K-Means adaptive source-class selection: Simple yet effective—elevating watermark design from random selection to strategically space-covering selection. This idea is transferable to other scenarios requiring representative sample selection.
Watermarking as regularization: DeepTracer achieves a slight accuracy improvement after watermarking, demonstrating that deeply coupled watermarks can be compatible with—or even enhance—the main task, which prior watermarking methods could not achieve.

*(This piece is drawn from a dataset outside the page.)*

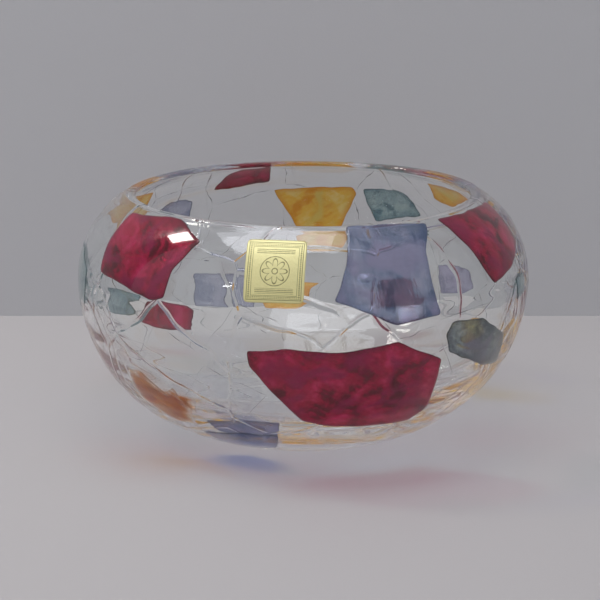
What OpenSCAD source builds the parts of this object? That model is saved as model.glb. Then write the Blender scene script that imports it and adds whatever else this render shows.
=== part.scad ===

Limitations & Future Work¶

Access to a benign model (i.e., an unwatermarked model of the same architecture) is required for target label selection and sample filtering.
The watermark sample pattern—four sub-images concatenated—may be targeted by adaptive defenses if an attacker is aware of this construction scheme.
Experiments are limited in scale (up to CIFAR-100 with 100 classes); large-scale ImageNet experiments are absent.
The number of source classes is fixed at 4; whether different datasets require different values of \(K\) is not thoroughly investigated.

vs. OOD watermarks (Abstract / Noise / Unrelated): OOD watermarks activate independent neuron regions and are naturally lost after stealing; DeepTracer activates the same regions, making the watermark inseparable during stealing.
vs. MEA-Defender (ID watermarking SOTA): MEA-Defender couples only at the input feature level, whereas DeepTracer additionally couples in output space—the hard-label WSR gap from 8.61% to 86.90% demonstrates the necessity of output-space coupling.

Rating¶

Novelty: ⭐⭐⭐⭐ The complete deep coupling design chain (feature coverage → output alignment → sample filtering) constitutes a systematic innovation.
Experimental Thoroughness: ⭐⭐⭐⭐⭐ Six stealing attacks × soft/hard-label × 3 datasets × 10 watermarking baselines—extremely comprehensive.
Writing Quality: ⭐⭐⭐⭐ The logic from root-cause analysis of OOD watermark failure to DeepTracer's design is clearly presented.
Value: ⭐⭐⭐⭐ Directly applicable to model intellectual property protection, particularly in MLaaS scenarios.